(Set problem) Within the material below, locate the line with "for node in" and the line with "# Sizes shared with the model", then return those two lines and all lines between them, exactly as written.

(Record excerpts)

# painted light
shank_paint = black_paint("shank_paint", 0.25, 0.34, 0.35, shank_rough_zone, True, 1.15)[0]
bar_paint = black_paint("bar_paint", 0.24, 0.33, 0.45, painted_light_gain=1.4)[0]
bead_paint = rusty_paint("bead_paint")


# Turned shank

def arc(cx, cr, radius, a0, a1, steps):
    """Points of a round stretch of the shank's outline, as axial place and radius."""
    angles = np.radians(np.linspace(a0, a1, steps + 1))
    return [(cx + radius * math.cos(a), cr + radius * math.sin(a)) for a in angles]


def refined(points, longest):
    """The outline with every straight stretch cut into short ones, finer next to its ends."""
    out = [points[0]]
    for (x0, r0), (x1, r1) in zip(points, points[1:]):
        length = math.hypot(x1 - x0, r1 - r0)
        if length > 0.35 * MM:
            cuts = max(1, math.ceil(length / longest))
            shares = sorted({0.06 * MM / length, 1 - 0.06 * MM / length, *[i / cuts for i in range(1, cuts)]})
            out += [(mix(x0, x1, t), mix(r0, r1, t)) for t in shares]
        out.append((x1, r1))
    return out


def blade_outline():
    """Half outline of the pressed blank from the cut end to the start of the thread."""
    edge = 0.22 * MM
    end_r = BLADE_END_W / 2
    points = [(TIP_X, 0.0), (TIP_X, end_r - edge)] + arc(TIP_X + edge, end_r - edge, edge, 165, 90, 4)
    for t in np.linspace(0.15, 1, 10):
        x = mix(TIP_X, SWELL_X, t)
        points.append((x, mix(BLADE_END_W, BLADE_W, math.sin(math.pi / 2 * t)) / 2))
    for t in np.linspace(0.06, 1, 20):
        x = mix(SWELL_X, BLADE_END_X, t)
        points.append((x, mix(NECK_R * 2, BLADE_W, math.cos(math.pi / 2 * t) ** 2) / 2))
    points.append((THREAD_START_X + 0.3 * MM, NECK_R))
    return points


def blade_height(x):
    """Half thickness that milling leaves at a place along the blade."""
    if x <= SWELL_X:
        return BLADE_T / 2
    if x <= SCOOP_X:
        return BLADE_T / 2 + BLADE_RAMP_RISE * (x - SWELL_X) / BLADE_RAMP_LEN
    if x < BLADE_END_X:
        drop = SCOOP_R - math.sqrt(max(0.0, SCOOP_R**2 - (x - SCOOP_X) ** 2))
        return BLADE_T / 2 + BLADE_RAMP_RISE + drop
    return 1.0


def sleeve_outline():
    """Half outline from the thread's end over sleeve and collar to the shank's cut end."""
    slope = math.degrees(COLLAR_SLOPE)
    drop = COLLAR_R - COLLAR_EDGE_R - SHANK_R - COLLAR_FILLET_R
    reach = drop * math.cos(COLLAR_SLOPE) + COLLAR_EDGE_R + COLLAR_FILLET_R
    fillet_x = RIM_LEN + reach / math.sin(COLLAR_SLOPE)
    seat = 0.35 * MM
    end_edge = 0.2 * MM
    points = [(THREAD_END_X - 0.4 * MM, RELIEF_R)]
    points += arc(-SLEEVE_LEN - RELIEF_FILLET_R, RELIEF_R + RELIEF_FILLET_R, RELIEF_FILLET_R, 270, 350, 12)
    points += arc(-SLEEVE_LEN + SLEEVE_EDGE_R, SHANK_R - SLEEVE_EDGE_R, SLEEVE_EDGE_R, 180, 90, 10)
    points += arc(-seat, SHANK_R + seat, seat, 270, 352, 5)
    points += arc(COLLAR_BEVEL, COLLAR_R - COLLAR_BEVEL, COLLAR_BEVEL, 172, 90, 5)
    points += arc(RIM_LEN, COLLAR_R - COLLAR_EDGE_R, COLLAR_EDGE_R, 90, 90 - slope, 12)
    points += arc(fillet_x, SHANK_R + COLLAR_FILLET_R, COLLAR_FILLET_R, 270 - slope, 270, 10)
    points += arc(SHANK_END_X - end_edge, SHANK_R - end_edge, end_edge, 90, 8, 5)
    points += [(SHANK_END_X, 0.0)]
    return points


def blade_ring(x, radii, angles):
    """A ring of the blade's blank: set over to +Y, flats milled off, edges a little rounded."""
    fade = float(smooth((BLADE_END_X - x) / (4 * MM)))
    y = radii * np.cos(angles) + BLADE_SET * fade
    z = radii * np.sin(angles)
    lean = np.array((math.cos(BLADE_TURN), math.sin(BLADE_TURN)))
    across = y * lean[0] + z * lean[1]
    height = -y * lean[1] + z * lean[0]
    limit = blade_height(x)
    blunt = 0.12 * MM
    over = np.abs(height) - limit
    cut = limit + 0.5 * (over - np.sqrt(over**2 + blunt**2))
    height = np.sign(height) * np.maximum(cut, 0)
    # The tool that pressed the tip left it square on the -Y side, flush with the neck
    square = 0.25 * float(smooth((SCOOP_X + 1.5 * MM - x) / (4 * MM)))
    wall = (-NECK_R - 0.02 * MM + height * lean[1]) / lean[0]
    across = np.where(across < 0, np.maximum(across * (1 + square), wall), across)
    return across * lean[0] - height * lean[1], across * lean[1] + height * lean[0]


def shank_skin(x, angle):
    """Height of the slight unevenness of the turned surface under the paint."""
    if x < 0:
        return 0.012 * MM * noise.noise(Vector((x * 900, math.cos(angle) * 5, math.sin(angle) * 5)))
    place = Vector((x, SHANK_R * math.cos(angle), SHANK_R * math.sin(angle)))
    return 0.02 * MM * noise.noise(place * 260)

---

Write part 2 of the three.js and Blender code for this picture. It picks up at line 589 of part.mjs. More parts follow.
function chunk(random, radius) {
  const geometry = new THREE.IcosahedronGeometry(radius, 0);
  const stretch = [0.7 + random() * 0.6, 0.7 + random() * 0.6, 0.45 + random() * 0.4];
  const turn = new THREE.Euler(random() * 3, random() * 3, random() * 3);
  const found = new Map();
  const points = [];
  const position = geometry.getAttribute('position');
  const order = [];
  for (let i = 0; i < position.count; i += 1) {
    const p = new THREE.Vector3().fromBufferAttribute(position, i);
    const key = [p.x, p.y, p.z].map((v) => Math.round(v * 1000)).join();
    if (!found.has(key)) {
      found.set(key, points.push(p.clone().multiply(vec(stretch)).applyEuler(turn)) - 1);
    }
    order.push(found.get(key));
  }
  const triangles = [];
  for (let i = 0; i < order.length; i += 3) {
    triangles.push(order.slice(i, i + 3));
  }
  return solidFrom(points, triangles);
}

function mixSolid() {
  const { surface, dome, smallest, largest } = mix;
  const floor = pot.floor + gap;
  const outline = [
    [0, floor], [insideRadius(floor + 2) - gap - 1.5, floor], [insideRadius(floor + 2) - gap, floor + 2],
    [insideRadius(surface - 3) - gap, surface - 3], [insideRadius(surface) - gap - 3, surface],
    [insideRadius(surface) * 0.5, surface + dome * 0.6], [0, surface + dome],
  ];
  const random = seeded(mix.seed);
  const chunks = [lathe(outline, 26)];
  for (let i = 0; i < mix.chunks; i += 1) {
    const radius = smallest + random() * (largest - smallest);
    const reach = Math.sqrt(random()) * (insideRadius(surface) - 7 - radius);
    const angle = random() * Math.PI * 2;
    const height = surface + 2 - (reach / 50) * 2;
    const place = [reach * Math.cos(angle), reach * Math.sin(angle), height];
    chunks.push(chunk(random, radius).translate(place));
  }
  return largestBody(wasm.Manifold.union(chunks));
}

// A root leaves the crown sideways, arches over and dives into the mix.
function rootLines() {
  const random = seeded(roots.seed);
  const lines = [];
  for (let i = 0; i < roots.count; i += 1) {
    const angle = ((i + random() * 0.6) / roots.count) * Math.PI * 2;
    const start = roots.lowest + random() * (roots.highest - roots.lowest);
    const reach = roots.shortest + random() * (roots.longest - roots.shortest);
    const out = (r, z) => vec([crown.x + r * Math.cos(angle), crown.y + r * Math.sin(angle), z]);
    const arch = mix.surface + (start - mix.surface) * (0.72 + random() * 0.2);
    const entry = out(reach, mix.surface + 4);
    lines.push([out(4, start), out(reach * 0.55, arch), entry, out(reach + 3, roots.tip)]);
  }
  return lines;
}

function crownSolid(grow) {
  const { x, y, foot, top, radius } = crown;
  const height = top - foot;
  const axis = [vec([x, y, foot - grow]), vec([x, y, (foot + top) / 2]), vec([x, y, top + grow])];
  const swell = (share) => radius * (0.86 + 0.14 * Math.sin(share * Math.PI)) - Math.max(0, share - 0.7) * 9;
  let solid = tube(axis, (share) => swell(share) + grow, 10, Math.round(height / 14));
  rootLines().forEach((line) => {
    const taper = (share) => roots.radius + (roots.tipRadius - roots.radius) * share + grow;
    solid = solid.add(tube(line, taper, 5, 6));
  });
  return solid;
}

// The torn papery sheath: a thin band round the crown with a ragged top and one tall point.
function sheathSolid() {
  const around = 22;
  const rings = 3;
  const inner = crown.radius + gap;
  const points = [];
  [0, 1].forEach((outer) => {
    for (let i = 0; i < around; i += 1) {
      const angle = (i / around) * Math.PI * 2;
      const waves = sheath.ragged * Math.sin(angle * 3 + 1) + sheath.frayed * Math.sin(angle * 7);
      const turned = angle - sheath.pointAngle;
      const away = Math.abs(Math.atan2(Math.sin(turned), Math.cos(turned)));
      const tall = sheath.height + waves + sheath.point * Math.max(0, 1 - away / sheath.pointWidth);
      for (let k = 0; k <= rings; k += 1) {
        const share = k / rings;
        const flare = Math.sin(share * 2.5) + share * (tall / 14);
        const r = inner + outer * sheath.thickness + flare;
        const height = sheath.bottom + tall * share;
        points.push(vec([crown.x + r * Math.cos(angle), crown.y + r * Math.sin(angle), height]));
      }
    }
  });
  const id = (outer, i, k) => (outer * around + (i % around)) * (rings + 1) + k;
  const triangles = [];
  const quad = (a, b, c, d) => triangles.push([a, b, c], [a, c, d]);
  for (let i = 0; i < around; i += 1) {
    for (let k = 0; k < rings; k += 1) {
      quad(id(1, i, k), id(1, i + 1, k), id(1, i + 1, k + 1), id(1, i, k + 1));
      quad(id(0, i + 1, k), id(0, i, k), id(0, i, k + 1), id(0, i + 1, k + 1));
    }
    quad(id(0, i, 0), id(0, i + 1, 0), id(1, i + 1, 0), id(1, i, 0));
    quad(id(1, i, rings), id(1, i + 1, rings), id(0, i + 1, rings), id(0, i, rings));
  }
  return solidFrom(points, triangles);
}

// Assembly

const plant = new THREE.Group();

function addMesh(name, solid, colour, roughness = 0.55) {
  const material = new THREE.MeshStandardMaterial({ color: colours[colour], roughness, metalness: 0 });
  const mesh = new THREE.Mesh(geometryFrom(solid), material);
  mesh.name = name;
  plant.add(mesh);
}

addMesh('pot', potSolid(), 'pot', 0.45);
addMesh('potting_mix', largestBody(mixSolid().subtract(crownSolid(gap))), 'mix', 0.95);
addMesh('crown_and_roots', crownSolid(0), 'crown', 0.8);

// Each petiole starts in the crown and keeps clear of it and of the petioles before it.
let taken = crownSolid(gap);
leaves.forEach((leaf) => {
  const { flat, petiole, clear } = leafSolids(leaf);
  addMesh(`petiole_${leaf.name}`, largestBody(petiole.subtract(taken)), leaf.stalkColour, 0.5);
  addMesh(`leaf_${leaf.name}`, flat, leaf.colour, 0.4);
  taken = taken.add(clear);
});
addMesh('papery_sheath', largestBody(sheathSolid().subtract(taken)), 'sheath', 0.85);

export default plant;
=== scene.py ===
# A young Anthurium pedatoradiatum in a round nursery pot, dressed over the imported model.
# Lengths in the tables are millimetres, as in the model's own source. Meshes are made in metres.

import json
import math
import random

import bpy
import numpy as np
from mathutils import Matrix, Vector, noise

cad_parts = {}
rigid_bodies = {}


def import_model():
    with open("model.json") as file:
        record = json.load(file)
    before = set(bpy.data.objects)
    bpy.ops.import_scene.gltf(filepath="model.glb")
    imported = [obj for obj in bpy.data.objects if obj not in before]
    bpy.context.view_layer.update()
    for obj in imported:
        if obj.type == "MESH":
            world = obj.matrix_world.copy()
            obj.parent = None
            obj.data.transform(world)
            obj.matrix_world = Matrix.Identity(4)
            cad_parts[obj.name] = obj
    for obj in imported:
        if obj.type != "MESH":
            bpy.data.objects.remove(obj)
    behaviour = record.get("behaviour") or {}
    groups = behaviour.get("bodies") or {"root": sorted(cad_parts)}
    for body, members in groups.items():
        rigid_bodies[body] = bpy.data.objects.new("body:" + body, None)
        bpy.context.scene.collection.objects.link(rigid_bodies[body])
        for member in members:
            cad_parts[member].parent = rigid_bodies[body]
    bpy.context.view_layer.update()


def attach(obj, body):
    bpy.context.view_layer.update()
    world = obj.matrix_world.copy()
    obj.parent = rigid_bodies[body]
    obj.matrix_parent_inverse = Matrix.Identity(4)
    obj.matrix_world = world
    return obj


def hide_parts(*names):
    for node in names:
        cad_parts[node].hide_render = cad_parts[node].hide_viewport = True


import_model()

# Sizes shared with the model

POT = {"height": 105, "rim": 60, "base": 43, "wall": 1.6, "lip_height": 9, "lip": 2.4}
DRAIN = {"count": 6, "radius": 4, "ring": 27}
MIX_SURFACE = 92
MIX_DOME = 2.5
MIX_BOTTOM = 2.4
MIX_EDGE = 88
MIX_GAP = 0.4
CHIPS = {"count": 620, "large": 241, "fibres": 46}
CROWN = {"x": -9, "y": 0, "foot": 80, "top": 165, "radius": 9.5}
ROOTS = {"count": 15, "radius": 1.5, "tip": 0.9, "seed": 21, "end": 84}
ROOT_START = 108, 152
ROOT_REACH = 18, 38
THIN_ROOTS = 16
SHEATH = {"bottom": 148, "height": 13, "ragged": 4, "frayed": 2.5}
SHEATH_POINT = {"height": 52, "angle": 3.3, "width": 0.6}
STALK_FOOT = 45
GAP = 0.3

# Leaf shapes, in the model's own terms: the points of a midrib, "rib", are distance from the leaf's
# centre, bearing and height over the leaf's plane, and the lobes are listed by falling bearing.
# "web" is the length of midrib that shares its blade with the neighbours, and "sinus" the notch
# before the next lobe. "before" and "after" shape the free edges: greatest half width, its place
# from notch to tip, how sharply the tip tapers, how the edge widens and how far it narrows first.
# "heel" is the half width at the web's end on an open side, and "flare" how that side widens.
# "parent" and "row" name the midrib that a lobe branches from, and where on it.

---

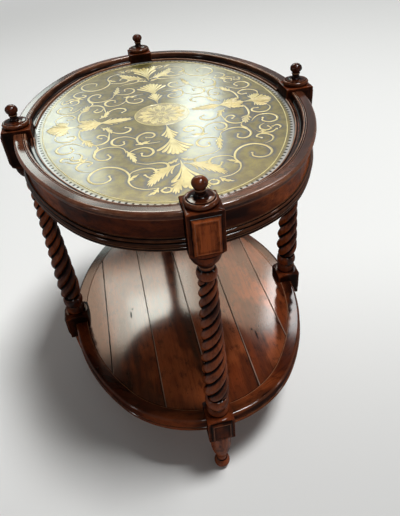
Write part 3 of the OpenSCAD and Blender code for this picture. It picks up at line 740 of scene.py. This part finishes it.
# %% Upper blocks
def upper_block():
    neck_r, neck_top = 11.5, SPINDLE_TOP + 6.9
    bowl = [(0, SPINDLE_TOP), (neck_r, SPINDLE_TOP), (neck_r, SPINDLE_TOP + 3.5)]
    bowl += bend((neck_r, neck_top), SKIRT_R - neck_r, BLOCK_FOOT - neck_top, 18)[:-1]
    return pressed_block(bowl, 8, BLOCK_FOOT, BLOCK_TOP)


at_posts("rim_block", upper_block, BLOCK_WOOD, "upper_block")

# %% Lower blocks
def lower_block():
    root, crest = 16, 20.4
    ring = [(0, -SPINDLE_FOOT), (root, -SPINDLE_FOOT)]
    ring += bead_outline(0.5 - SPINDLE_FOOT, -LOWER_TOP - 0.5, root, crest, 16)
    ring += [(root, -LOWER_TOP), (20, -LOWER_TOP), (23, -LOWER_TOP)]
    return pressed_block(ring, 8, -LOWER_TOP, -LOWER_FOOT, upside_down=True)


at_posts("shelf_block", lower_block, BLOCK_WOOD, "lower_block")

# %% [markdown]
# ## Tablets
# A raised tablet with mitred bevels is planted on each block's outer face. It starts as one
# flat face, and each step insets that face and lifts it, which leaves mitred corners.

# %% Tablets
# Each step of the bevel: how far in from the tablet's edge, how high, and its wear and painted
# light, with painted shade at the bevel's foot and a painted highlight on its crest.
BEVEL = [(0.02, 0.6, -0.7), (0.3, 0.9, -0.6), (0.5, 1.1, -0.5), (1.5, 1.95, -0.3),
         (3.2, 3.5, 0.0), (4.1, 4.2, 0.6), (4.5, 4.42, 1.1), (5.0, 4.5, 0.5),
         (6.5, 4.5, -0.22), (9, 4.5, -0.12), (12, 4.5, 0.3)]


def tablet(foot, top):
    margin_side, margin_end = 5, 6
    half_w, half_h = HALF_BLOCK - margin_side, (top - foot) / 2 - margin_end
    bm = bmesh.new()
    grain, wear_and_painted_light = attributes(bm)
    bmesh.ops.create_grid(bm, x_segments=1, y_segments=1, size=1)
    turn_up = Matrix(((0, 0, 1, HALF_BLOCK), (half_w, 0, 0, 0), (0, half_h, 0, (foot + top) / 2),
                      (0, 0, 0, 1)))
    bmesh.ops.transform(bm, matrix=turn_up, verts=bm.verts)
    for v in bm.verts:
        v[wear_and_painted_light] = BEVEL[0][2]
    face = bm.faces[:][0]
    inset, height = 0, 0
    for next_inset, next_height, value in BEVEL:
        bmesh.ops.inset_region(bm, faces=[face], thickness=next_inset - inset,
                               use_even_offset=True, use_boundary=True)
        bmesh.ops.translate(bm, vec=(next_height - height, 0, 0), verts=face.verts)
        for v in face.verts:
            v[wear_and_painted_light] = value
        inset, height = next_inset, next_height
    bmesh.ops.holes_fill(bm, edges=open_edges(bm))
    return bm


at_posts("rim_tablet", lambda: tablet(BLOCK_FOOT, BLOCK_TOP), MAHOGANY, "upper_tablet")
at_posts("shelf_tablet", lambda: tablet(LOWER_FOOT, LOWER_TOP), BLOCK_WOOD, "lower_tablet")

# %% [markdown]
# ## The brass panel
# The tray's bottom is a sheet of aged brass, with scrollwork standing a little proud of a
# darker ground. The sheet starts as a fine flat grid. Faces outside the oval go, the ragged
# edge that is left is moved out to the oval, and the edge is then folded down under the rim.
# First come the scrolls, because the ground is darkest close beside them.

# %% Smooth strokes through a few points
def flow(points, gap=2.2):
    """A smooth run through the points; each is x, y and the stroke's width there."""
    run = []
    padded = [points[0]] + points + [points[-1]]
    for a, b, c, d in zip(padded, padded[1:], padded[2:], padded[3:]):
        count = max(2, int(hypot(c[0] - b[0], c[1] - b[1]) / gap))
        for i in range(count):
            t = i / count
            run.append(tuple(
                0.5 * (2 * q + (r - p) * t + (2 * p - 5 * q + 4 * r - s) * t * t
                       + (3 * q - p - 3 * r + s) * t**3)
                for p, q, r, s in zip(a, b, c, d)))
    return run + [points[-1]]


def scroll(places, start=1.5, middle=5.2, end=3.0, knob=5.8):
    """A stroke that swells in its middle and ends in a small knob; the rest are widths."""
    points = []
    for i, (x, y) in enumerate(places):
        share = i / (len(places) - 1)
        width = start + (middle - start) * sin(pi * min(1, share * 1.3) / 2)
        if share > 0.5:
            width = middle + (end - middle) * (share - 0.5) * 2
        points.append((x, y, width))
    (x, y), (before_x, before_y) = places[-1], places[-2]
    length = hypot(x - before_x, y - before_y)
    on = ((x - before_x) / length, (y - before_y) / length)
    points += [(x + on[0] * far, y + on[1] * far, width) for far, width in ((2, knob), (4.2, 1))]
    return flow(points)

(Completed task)
    for node in names:
        cad_parts[node].hide_render = cad_parts[node].hide_viewport = True


import_model()

# Sizes shared with the model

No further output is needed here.